::: THE RECORDS :::

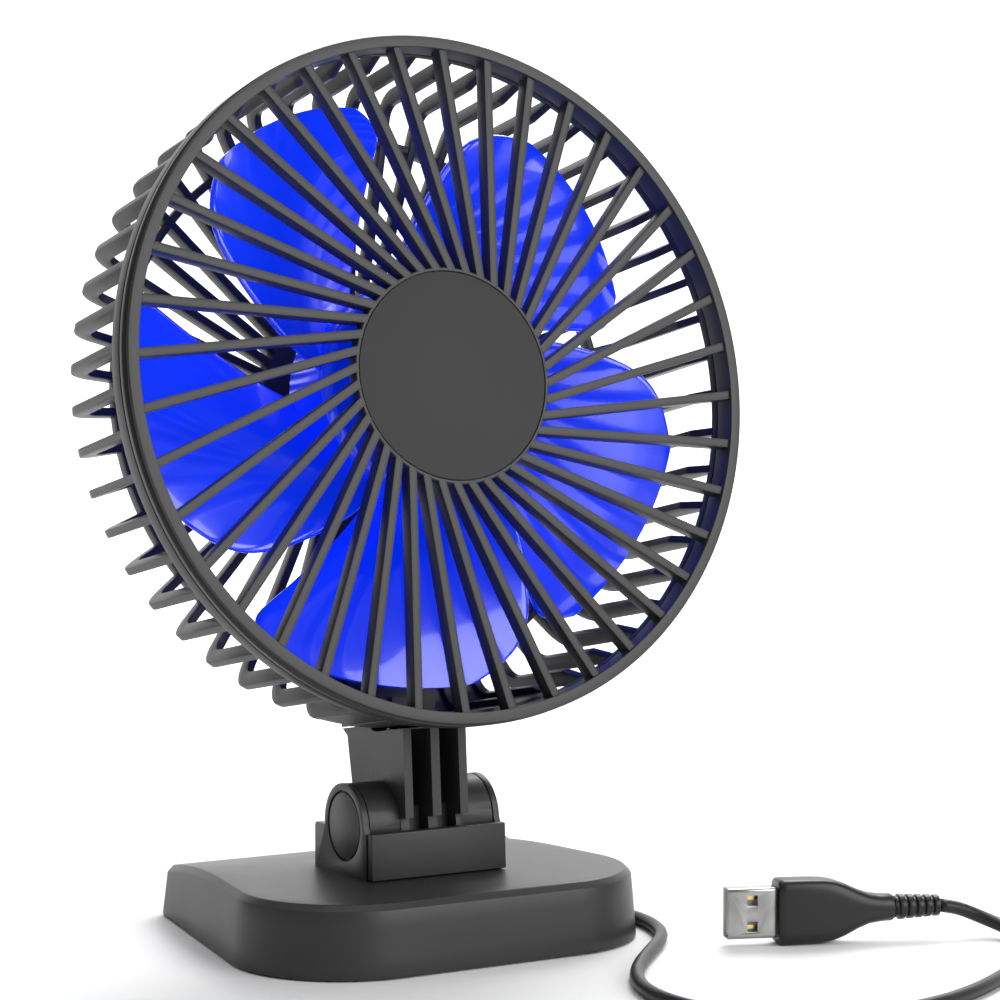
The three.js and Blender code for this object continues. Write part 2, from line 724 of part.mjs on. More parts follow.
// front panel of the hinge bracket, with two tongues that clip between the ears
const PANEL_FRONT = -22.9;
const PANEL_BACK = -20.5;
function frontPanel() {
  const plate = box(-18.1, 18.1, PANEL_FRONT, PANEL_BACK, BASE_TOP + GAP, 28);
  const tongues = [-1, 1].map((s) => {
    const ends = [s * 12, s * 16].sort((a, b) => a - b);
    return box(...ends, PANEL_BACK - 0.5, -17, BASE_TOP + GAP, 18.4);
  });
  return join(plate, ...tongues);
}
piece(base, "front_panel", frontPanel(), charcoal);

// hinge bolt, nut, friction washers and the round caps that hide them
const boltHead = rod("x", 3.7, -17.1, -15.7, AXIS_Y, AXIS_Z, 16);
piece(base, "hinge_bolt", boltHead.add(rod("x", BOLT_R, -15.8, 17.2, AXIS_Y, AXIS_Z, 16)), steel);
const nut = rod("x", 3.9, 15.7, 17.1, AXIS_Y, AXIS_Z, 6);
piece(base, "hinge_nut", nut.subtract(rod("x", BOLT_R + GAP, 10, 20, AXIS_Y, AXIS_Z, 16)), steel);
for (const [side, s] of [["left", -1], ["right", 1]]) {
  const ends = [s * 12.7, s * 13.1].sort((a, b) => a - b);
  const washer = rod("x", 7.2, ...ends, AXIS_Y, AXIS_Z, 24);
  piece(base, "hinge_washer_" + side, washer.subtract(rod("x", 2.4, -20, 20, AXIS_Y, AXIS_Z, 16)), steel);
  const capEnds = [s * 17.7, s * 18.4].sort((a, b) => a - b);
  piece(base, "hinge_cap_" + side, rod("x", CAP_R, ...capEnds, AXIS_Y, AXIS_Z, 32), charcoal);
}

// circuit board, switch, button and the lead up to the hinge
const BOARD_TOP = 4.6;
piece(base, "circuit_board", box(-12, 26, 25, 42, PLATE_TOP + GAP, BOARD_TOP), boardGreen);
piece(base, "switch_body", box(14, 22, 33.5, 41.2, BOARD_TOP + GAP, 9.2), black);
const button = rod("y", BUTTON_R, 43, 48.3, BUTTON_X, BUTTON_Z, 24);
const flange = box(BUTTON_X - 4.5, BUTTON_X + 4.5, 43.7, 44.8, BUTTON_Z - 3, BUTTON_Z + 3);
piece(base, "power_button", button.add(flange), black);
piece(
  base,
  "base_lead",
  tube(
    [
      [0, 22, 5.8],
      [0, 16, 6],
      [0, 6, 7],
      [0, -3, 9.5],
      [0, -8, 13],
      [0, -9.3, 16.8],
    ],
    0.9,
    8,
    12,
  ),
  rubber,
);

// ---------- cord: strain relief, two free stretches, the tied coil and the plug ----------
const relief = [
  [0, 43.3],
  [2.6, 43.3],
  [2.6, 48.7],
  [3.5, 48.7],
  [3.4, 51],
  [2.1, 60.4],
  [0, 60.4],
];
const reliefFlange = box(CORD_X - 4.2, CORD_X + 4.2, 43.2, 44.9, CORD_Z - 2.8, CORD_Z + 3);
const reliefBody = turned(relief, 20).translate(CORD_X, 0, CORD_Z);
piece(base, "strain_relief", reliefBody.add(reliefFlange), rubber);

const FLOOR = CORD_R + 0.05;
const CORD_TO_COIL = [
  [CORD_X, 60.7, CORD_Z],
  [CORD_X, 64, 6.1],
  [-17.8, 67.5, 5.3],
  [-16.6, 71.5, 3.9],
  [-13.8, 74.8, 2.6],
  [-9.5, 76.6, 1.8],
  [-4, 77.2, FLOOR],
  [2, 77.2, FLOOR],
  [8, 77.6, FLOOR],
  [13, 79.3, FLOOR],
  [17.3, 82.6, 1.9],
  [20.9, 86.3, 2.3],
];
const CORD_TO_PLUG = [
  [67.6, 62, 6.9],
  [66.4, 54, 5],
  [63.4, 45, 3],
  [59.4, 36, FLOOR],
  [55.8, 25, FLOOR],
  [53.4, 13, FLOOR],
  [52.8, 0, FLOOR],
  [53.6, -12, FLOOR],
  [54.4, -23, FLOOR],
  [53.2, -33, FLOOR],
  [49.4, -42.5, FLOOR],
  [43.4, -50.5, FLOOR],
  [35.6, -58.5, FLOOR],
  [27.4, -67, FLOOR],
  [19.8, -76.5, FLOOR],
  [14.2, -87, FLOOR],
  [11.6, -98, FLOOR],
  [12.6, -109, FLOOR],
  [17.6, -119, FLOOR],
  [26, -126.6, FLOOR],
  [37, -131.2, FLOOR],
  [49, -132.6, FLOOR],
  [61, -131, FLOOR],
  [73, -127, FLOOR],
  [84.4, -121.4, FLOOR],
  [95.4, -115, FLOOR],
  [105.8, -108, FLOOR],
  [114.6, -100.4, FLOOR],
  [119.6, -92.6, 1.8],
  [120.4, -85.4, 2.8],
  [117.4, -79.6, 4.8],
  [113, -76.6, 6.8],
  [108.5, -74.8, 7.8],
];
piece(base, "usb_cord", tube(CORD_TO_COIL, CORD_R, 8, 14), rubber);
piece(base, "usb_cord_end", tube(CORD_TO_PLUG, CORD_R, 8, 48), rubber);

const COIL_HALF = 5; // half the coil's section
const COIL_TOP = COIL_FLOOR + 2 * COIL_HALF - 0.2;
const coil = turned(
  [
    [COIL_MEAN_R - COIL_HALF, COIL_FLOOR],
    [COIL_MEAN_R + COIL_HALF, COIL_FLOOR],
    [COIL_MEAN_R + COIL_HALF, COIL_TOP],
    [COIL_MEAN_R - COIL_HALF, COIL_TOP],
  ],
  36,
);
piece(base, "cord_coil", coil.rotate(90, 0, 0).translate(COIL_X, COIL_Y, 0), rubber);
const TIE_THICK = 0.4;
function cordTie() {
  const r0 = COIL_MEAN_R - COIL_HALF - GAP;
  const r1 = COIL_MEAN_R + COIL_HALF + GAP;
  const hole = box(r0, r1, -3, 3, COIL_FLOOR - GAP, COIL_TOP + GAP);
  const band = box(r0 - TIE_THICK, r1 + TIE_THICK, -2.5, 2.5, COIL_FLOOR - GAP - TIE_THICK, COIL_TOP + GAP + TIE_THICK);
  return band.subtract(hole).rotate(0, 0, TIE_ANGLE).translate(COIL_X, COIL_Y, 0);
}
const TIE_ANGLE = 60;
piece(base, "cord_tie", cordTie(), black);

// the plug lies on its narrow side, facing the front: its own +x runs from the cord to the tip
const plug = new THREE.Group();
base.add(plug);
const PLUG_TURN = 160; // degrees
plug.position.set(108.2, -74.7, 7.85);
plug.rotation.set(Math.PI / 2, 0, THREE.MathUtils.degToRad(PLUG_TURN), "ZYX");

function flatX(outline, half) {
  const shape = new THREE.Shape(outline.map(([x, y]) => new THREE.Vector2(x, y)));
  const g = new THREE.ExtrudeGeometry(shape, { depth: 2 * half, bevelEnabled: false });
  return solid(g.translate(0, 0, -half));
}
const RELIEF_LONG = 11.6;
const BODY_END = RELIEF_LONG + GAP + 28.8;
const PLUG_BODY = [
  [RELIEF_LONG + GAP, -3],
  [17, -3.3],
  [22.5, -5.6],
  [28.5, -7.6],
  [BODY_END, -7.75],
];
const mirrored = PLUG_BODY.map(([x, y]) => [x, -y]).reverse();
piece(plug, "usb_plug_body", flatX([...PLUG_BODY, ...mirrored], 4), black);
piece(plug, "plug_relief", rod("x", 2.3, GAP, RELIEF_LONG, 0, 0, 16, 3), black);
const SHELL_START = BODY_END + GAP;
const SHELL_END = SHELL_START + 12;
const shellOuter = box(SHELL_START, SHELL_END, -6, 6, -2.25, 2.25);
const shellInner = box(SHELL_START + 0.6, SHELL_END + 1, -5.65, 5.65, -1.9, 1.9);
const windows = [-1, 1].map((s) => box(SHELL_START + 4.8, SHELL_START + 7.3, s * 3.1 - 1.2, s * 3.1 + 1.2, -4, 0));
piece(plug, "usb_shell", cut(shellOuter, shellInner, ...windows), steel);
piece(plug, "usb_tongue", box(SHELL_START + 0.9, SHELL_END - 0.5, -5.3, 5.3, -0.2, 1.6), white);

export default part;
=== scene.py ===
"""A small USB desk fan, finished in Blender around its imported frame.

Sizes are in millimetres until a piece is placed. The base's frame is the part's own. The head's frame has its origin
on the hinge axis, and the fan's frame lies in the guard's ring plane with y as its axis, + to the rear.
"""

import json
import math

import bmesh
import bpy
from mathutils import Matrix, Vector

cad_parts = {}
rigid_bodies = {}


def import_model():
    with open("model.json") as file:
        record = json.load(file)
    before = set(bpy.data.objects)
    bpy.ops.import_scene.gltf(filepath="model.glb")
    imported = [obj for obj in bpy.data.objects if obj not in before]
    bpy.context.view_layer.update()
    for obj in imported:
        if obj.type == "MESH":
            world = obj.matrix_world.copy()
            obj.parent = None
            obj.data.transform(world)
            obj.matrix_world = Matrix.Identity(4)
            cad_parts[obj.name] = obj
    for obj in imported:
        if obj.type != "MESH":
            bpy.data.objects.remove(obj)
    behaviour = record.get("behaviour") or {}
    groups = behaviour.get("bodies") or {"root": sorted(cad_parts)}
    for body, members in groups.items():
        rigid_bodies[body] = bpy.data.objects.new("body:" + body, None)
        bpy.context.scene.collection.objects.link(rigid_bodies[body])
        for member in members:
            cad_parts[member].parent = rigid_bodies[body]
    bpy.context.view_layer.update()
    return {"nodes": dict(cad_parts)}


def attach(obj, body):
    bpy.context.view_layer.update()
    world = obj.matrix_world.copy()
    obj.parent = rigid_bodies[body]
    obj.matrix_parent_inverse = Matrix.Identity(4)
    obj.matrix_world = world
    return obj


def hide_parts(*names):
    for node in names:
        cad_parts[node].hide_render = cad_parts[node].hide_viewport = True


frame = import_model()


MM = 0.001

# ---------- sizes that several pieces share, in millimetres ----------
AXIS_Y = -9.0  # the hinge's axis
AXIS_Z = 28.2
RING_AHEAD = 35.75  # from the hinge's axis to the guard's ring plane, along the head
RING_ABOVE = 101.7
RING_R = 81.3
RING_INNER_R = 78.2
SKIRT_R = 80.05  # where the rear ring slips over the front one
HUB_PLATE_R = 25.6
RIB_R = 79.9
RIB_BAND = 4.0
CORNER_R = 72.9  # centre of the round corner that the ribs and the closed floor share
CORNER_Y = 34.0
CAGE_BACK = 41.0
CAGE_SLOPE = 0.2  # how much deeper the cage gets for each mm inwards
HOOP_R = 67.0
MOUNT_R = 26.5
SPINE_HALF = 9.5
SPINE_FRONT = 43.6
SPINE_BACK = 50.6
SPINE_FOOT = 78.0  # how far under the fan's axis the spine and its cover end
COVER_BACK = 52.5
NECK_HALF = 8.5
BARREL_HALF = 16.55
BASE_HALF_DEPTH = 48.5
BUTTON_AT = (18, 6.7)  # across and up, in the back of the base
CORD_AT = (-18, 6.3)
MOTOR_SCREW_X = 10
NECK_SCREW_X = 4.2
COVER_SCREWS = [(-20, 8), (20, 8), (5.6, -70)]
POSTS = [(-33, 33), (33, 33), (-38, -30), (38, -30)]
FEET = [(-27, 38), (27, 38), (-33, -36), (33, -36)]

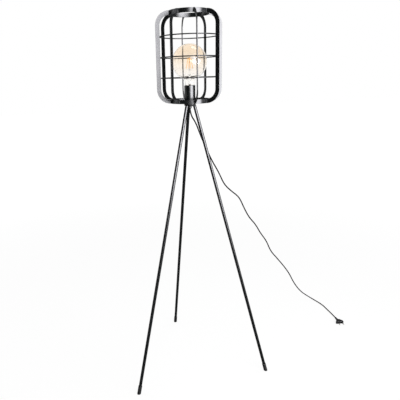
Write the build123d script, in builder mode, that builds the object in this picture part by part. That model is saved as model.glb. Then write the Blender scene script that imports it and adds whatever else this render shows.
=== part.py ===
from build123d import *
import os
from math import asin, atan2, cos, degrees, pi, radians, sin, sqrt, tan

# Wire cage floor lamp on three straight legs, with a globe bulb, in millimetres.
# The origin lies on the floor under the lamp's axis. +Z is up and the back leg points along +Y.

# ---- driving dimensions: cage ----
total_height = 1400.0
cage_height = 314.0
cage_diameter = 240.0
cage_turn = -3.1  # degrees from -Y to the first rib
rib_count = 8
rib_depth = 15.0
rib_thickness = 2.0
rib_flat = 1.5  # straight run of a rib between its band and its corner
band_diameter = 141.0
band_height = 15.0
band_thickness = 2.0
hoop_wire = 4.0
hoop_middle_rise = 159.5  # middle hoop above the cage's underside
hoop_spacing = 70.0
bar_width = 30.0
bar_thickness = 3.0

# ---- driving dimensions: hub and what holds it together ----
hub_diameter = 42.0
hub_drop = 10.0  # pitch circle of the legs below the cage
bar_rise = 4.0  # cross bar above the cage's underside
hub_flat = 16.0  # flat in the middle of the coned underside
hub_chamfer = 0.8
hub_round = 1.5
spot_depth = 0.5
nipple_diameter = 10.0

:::

● DIRECTIONS
Out of the data above, set down the lines from the one with "function flatX(outline, half)" to the one with "bpy.data.objects.remove(obj)", both included, exactly as written and with no additions.

● FINAL RESULT
function flatX(outline, half) {
  const shape = new THREE.Shape(outline.map(([x, y]) => new THREE.Vector2(x, y)));
  const g = new THREE.ExtrudeGeometry(shape, { depth: 2 * half, bevelEnabled: false });
  return solid(g.translate(0, 0, -half));
}
const RELIEF_LONG = 11.6;
const BODY_END = RELIEF_LONG + GAP + 28.8;
const PLUG_BODY = [
  [RELIEF_LONG + GAP, -3],
  [17, -3.3],
  [22.5, -5.6],
  [28.5, -7.6],
  [BODY_END, -7.75],
];
const mirrored = PLUG_BODY.map(([x, y]) => [x, -y]).reverse();
piece(plug, "usb_plug_body", flatX([...PLUG_BODY, ...mirrored], 4), black);
piece(plug, "plug_relief", rod("x", 2.3, GAP, RELIEF_LONG, 0, 0, 16, 3), black);
const SHELL_START = BODY_END + GAP;
const SHELL_END = SHELL_START + 12;
const shellOuter = box(SHELL_START, SHELL_END, -6, 6, -2.25, 2.25);
const shellInner = box(SHELL_START + 0.6, SHELL_END + 1, -5.65, 5.65, -1.9, 1.9);
const windows = [-1, 1].map((s) => box(SHELL_START + 4.8, SHELL_START + 7.3, s * 3.1 - 1.2, s * 3.1 + 1.2, -4, 0));
piece(plug, "usb_shell", cut(shellOuter, shellInner, ...windows), steel);
piece(plug, "usb_tongue", box(SHELL_START + 0.9, SHELL_END - 0.5, -5.3, 5.3, -0.2, 1.6), white);

export default part;
=== scene.py ===
"""A small USB desk fan, finished in Blender around its imported frame.

Sizes are in millimetres until a piece is placed. The base's frame is the part's own. The head's frame has its origin
on the hinge axis, and the fan's frame lies in the guard's ring plane with y as its axis, + to the rear.
"""

import json
import math

import bmesh
import bpy
from mathutils import Matrix, Vector

cad_parts = {}
rigid_bodies = {}


def import_model():
    with open("model.json") as file:
        record = json.load(file)
    before = set(bpy.data.objects)
    bpy.ops.import_scene.gltf(filepath="model.glb")
    imported = [obj for obj in bpy.data.objects if obj not in before]
    bpy.context.view_layer.update()
    for obj in imported:
        if obj.type == "MESH":
            world = obj.matrix_world.copy()
            obj.parent = None
            obj.data.transform(world)
            obj.matrix_world = Matrix.Identity(4)
            cad_parts[obj.name] = obj
    for obj in imported:
        if obj.type != "MESH":
            bpy.data.objects.remove(obj)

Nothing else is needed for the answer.